Although the city is not currently pursuing a ban on guns in city parks – specifically, Briscoe Park – an uproar was caused when the issue even made it to the June 11 city council meeting agenda for discussion.
Mayor Kelly Kautz was quick to clarifying her intent.
“First and foremost, this was an agenda item on the mayor and council work session for discussion purposes only,” she wrote in a letter to the editor. “No action has been proposed in the City of Snellville in relation to firearms.
...Our city attorney has been asked to review the existing state laws on having a firearm in the city park, Briscoe, and to review the incident of what happen in a corresponding Gwinnett city.”
That last statement increased the buzz around town and online, causing multiple personalities to issue statements of their own.
Ed Stone, lawyer and founding member of GeorgiaCarry.org, has litigated several issues regarding the right to bear arms. He took particular issue with Kautz's citing of O.C.G.A. 16-11-126, and her claim that it was “ambiguous.”
“The law she cited really doesn't have anything to do with the carrying of firearms in parks,” Stone said to Snellville Patch. “There is a provision about parks, but that refers to state parks. Cities can't do anything.”
In fact, said Stone, the city of Atlanta was an early litigant involving firearm companies. They attempted to sue the companies for damage firearms did in their city.
“The City lost that in court,” said Stone, “because they said was an attempt to regulate firearms. There has never been a successful city or county litigant because the preemption law is so clear.”
The incident in question referred to by Mayor Kautz surrounds Christopher Proescher, who was arrested for criminal trespass because he was carrying a gun at a Sugar Hill, Ga., park.
Lawyer John Monroe, who represents Proescher, said that Proescher was detained for carrying a gun in the park and “for being rude.” Regarding a ban on guns in parks, Monroe agreed that “the city is completed preempted from having an ordinance like that.”
Having a gun with you is “like carrying insurance on your car, or having a fire extinguisher,” according to Monroe.
“It's not because you expect to use it,” he said, “But if you need it, you really don't have the time to go and get one.”
Georgia has experienced murders in parks before. In 2008, student Meredith Emerson was hiking in North Georgia near Vogel State Park when a drifter kidnapped and killed her.
While most of our commenters on the original were against any discussion of a ban, some are strongly opposed to guns inside any park, city or otherwise.
“... The citizens of Snellville have a right to a sense of public safety which the alleged criminal, Mr. Proescher, clearly violated,” wrote Patch reader Joe Muster. “The Gwinnett police have a duty to maintain the peace, not simply restore it after a gun crime has been committed.”

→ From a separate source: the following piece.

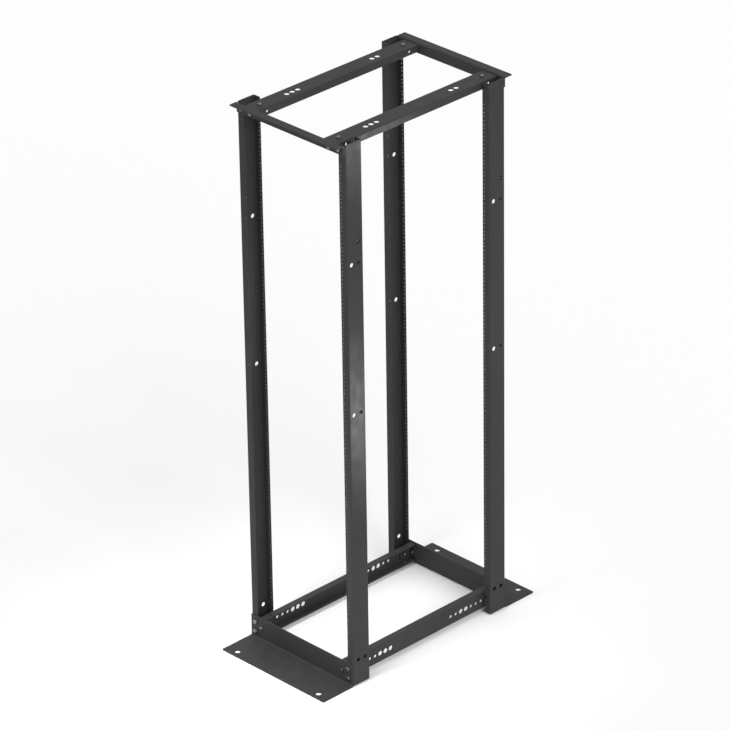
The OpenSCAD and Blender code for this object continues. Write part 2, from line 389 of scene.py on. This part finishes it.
threadShape = {
    "depth": 0.61,  # of the pitch, as the next four
    "flank": 0.40,
    "rootFlat": 0.12,
    "crestFlat": 0.08,
    "plainTip": 1.5,
    "longTip": 0.3,  # of the diameter
    "tipEnd": 0.8,  # what is left of the diameter at a long tip
    "sides": 32,
    "endTurn": 0.9,  # how far its end face turns up, at least
}


def growShank(z, rise, scale):  # the selected end face, up and in or out
    bpy.ops.mesh.extrude_region_move(TRANSFORM_OT_translate={"value": (0, 0, rise)})
    bpy.ops.transform.resize(value=(scale, scale, 1), center_override=(0, 0, z + rise))
    return z + rise


def threadedShank(low, threadFrom, tip, thread, pitch):
    shank = addDisc(low, threadFrom, thread / 2, threadShape["sides"])
    bpy.ops.object.mode_set(mode="EDIT")
    bpy.ops.mesh.select_all(action="DESELECT")
    mesh = bmesh.from_edit_mesh(shank.data)
    for face in mesh.faces:
        face.select_set(face.normal.z > threadShape["endTurn"])
    bmesh.update_edit_mesh(shank.data)
    root = 1 - 2 * threadShape["depth"] * pitch / thread
    z = threadFrom
    while z < tip - threadShape["plainTip"] * pitch:
        z = growShank(z, threadShape["flank"] * pitch, root)
        z = growShank(z, threadShape["rootFlat"] * pitch, 1)
        z = growShank(z, threadShape["flank"] * pitch, 1 / root)
        z = growShank(z, threadShape["crestFlat"] * pitch, 1)
    isShort = tip - z < threadShape["longTip"] * thread
    growShank(z, tip - z, 1 - 2 * (tip - z) / thread if isShort else threadShape["tipEnd"])
    bpy.ops.object.mode_set(mode="OBJECT")
    return shank


def hexBolt(shape, grip, tip):  # its origin is under its head, and it points up
    flats, head = shape["flats"], shape["head"]
    bolt = hexBlank(flats, -head - hexShape["spare"], -hexShape["washerFace"])
    cutWith(bolt, crownTool(flats, -head, head, True), "INTERSECT")
    cutWith(bolt, addDisc(-head / 2, 0, hexShape["crown"] * flats / 2), "UNION")
    cutWith(bolt, threadedShank(-head / 2, grip, tip, shape["thread"], shape["pitch"]), "UNION")
    return bolt


nutHole = {  # its thread isn't cut, only its bore and the sinks at both ends
    "slack": 0.0003,
    "sink": 0.0008,
    "rise": 0.0004,
    "inward": 0.0002,
    "outward": 0.001,
}


def hexNut(shape, thick):
    flats, half, spare = shape["flats"], thick / 2, hexShape["spare"]
    hole = (shape["thread"] + nutHole["slack"]) / 2
    nut = hexBlank(flats, -half - spare, half + spare)
    cutWith(nut, crownTool(flats, -half, thick + spare, True), "INTERSECT")
    cutWith(nut, crownTool(flats, half, thick + spare, False), "INTERSECT")
    cutWith(nut, addDisc(-thick, thick, hole), "DIFFERENCE")
    for isUnder in (True, False):
        sink = addDisc(half - nutHole["sink"], half + nutHole["rise"],
                       hole - nutHole["inward"], topRadius=hole + nutHole["outward"])
        if isUnder:
            sink.rotation_euler.x = radians(180)
            bpy.ops.object.transform_apply(rotation=True)
        cutWith(nut, sink, "DIFFERENCE")
    return nut


washerShape = {"across": 0.020, "hole": 0.0103}


def flatWasher(thick):
    washer = addDisc(-thick / 2, thick / 2, washerShape["across"] / 2)
    cutWith(washer, addDisc(-thick, thick, washerShape["hole"] / 2), "DIFFERENCE")
    return washer


def solidsOf(node):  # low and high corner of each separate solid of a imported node
    onlySelect(frame["nodes"][node])
    bpy.ops.object.duplicate()
    bpy.ops.object.mode_set(mode="EDIT")
    bpy.ops.mesh.select_all(action="SELECT")
    bpy.ops.mesh.remove_doubles(threshold=sheetEdge["merge"])
    bpy.ops.mesh.separate(type="LOOSE")
    bpy.ops.object.mode_set(mode="OBJECT")
    boxes = []
    for part in list(bpy.context.selected_objects):
        corners = [vertex.co for vertex in part.data.vertices]
        boxes.append([Vector([pick(corner[k] for corner in corners) for k in range(3)])
                      for pick in (min, max)])
        bpy.data.objects.remove(part)
    return boxes


def sizeOf(node):  # of its first solid
    low, high = solidsOf(node)[0]
    return high - low


def placeCopies(master, node, head=None):  # only a bolt has a head
    copies = []
    for low, high in solidsOf(node):
        size, middle = high - low, (low + high) / 2
        along = min if head is None else max
        axis = along(range(3), key=lambda k: size[k])
        outward = 1 if axis == 2 or middle[axis] > 0 else -1
        inward = Vector((0, 0, 0))
        inward[axis] = -outward
        corner = Vector((0, 0, 1)) if axis == 0 else Vector((1, 0, 0))
        start = middle.copy()
        if head is not None:
            headEnd = high[axis] if outward > 0 else low[axis]
            start[axis] = headEnd - outward * head
        onlySelect(master)
        bpy.ops.object.duplicate()
        copy = bpy.context.object
        turned = Matrix((corner, inward.cross(corner), inward)).transposed()
        copy.matrix_world = Matrix.Translation(start) @ turned.to_4x4()
        bpy.ops.object.transform_apply(location=True, rotation=True)
        copies.append(copy)
    bpy.data.objects.remove(master)
    onlySelect(*copies)
    bpy.ops.object.join()
    group = bpy.context.object
    group.name = node + "_plated"
    group.data.name = group.name
    applyModifier(group, "BEVEL", width=hexShape["edge"], segments=1, limit_method="ANGLE",
                  angle_limit=radians(hexShape["edgeAngle"]), use_clamp_overlap=True,
                  loop_slide=False)
    mergeClose(hexShape["merge"])
    bpy.ops.object.shade_smooth_by_angle(angle=radians(hexShape["smoothAngle"]))
    group.data.materials.clear()
    group.data.materials.append(zinc)
    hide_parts(node)
    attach(group, "root")
    print("  ", group.name, len(copies), "of", len(group.data.polygons), "faces in all")


bolts = {  # size, and the room under the head before the thread
    "base_bolts": ("M10", 0.0080),
    "top_bolts": ("M8", 0.0060),
    "clip_angle_bolts": ("M8", 0.0070),
    "clip_rail_bolts": ("M8", 0.0060),
}
nuts = {"base_nuts": "M10", "top_nuts": "M8", "clip_angle_nuts": "M8", "clip_rail_nuts": "M8"}

for node, (size, plain) in bolts.items():
    head = hexSizes[size]["head"]
    placeCopies(hexBolt(hexSizes[size], plain, max(sizeOf(node)) - head), node, head)
for node, size in nuts.items():
    placeCopies(hexNut(hexSizes[size], min(sizeOf(node))), node)
placeCopies(flatWasher(min(sizeOf("base_washers"))), "base_washers")
print("bolts, nuts and washers made")


# floor, light and camera

studio = {
    "floorSize": 60.0,
    "floorTone": (0.95, 0.95, 0.95),
    "floorRough": 0.9,
    "floorGloss": 0.1,
    "sky": (1.0, 1.0, 1.0),
    "skyStrength": 0.82,
    "sunFrom": (0.80, -0.15, 0.57),
    "sunStrength": 1.20,
    "sunWidth": 40.0,
}


def makePaper():
    material, _, shader, _ = newMaterial("floorPaper")
    shader.inputs["Base Color"].default_value = (*studio["floorTone"], 1)
    shader.inputs["Roughness"].default_value = studio["floorRough"]
    shader.inputs["Specular IOR Level"].default_value = studio["floorGloss"]
    return material


bpy.ops.object.select_all(action="DESELECT")
bpy.ops.mesh.primitive_plane_add(size=studio["floorSize"], location=(0, 0, 0))
floor = bpy.context.object
floor.name = "studio_floor"
floor.data.materials.append(makePaper())

world = bpy.data.worlds.new("studioSky")
world.use_nodes = True
sky = world.node_tree.nodes["Background"]
sky.inputs["Color"].default_value = (*studio["sky"], 1)
sky.inputs["Strength"].default_value = studio["skyStrength"]
bpy.context.scene.world = world

bpy.ops.object.light_add(type="SUN")
sun = bpy.context.object
sun.name = "softSun"
sun.data.energy = studio["sunStrength"]
sun.data.angle = radians(studio["sunWidth"])
sun.rotation_euler = Vector(studio["sunFrom"]).to_track_quat("Z", "Y").to_euler()

# small lamps for the sheen on the right front post and on the rail above it, and one over the foot
lamps = {
    "postSheen": {"at": (1.53, 0.90, 0.14), "aim": (0.257, -0.34, 1.05), "size": 0.30,
                  "watts": 0.4, "beam": 18.0},
    "railSheen": {"at": (1.49, 1.00, 1.13), "aim": (0.22, -0.24, 2.05), "size": 0.25,
                  "watts": 0.15, "beam": 12.0},
    "footFill": {"at": (0.10, -1.90, 2.60), "aim": (0.0, -0.46, 0.0), "size": 0.80,
                 "watts": 2.8, "beam": 40.0},
}
for name, box in lamps.items():
    bpy.ops.object.light_add(type="AREA", location=box["at"])
    lamp = bpy.context.object
    lamp.name = name
    lamp.data.shape = "DISK"
    lamp.data.size = box["size"]
    lamp.data.energy = box["watts"]
    lamp.data.spread = radians(box["beam"])
    facing = Vector(box["aim"]) - Vector(box["at"])
    lamp.rotation_euler = facing.to_track_quat("-Z", "Y").to_euler()
    lamp.visible_camera = False

view = {
    "azimuth": 45.82,
    "elevation": 27.58,
    "roll": -0.92,
    "distance": 16.918,
    "aim": (-0.0252, -0.0263, 1.0267),
    "lens": 241.6,
    "sensor": 36.0,
    "farthest": 200.0,
}
turn = (Matrix.Rotation(radians(view["azimuth"]), 4, "Z")
        @ Matrix.Rotation(radians(90 - view["elevation"]), 4, "X")
        @ Matrix.Rotation(radians(view["roll"]), 4, "Z"))
bpy.ops.object.camera_add()
camera = bpy.context.object
camera.name = "studio_camera"
camera.data.lens = view["lens"]
camera.data.sensor_width = view["sensor"]
camera.data.clip_end = view["farthest"]
away = turn.to_3x3() @ Vector((0, 0, view["distance"]))
camera.matrix_world = Matrix.Translation(Vector(view["aim"]) + away) @ turn
bpy.context.scene.camera = camera
bpy.context.scene.view_settings.view_transform = "Standard"
print("floor, light and camera set")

David Brown wrote, “... I would be quite nervous being in Briscoe Park with someone other than a law enforcement officer possessing a firearm.”
Sylvia Clower countered the sense of anxiety surrounding guns in parks by saying, “When you refuse to allow a citizen to carry a weapon, you invite criminals because they will know individuals will have no protection.”
According to State Rep. Brett Harrell, the person who is licensed to carry is not a threat to anyone.
“The fear is unwarranted,” Harrell said.
According to Harrell, individuals who are licensed and registered have the intent to protect, not harm. In fact, he is in favor of expanding the areas where licensed people can carry guns.
Regarding a ban on guns in Briscoe park, he believes the law is very clear.
“With a cursory review, attorney or not, it should be clear within five minutes that it's not within the jurisdiction of the city to decide,” he said. “What the city can legally do, if the mayor is really concerned about people with firearms in Brisco, what they have the authority to do is close the park to everyone. But they can't prohibit a law-abiding, properly licensed citizen to carry it into the park.”
Because Briscoe is a city-owned park and not under the Georgia Department of Natural Resources, according to Kautz, it may fall under a different set of guidelines.
“...The question is can someone carry a weapon inside Briscoe Park,” she wrote in her letter to the editor, “and if they can, do they need a carrying permit and in what manner can they carry it? These are the questions that we have asked our city attorney to review.”